* _Work to complete_
Return all the data, word for word.

··· Data

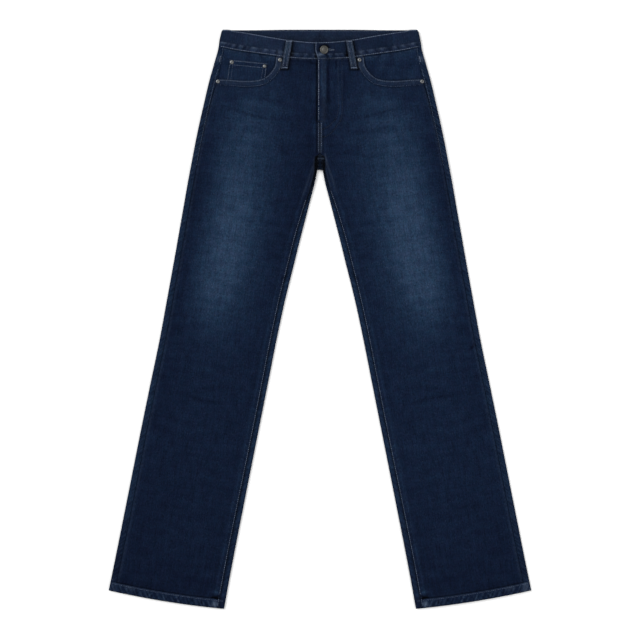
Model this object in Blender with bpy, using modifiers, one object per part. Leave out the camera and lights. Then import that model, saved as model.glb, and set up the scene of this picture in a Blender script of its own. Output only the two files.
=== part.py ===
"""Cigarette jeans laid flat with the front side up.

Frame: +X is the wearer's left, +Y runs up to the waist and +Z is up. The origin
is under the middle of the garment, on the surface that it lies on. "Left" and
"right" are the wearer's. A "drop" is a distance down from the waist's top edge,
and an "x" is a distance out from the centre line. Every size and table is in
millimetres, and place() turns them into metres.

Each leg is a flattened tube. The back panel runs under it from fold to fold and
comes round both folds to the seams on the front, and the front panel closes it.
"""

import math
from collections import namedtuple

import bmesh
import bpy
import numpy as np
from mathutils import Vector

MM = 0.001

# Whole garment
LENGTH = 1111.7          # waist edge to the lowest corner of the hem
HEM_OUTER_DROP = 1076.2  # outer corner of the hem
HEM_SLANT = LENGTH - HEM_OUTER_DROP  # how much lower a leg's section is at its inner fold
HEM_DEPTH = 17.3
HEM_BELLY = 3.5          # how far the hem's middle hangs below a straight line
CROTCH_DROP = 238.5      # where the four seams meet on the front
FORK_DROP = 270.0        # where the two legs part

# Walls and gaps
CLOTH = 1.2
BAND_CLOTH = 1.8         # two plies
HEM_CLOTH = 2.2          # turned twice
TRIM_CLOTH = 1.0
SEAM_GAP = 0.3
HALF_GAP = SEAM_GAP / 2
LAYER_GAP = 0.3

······

* _Output for this exercise_
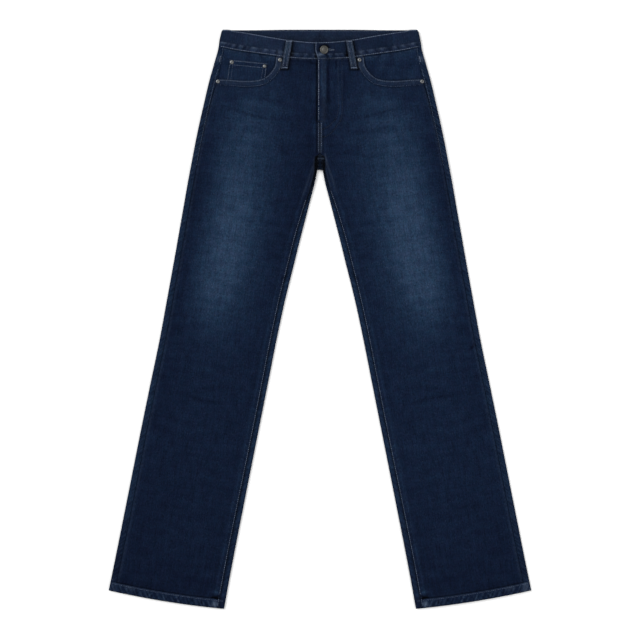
Model this object in Blender with bpy, using modifiers, one object per part. Leave out the camera and lights. Then import that model, saved as model.glb, and set up the scene of this picture in a Blender script of its own. Output only the two files.
=== part.py ===
"""Cigarette jeans laid flat with the front side up.

Frame: +X is the wearer's left, +Y runs up to the waist and +Z is up. The origin
is under the middle of the garment, on the surface that it lies on. "Left" and
"right" are the wearer's. A "drop" is a distance down from the waist's top edge,
and an "x" is a distance out from the centre line. Every size and table is in
millimetres, and place() turns them into metres.

Each leg is a flattened tube. The back panel runs under it from fold to fold and
comes round both folds to the seams on the front, and the front panel closes it.
"""

import math
from collections import namedtuple

import bmesh
import bpy
import numpy as np
from mathutils import Vector

MM = 0.001

# Whole garment
LENGTH = 1111.7          # waist edge to the lowest corner of the hem
HEM_OUTER_DROP = 1076.2  # outer corner of the hem
HEM_SLANT = LENGTH - HEM_OUTER_DROP  # how much lower a leg's section is at its inner fold
HEM_DEPTH = 17.3
HEM_BELLY = 3.5          # how far the hem's middle hangs below a straight line
CROTCH_DROP = 238.5      # where the four seams meet on the front
FORK_DROP = 270.0        # where the two legs part

# Walls and gaps
CLOTH = 1.2
BAND_CLOTH = 1.8         # two plies
HEM_CLOTH = 2.2          # turned twice
TRIM_CLOTH = 1.0
SEAM_GAP = 0.3
HALF_GAP = SEAM_GAP / 2
LAYER_GAP = 0.3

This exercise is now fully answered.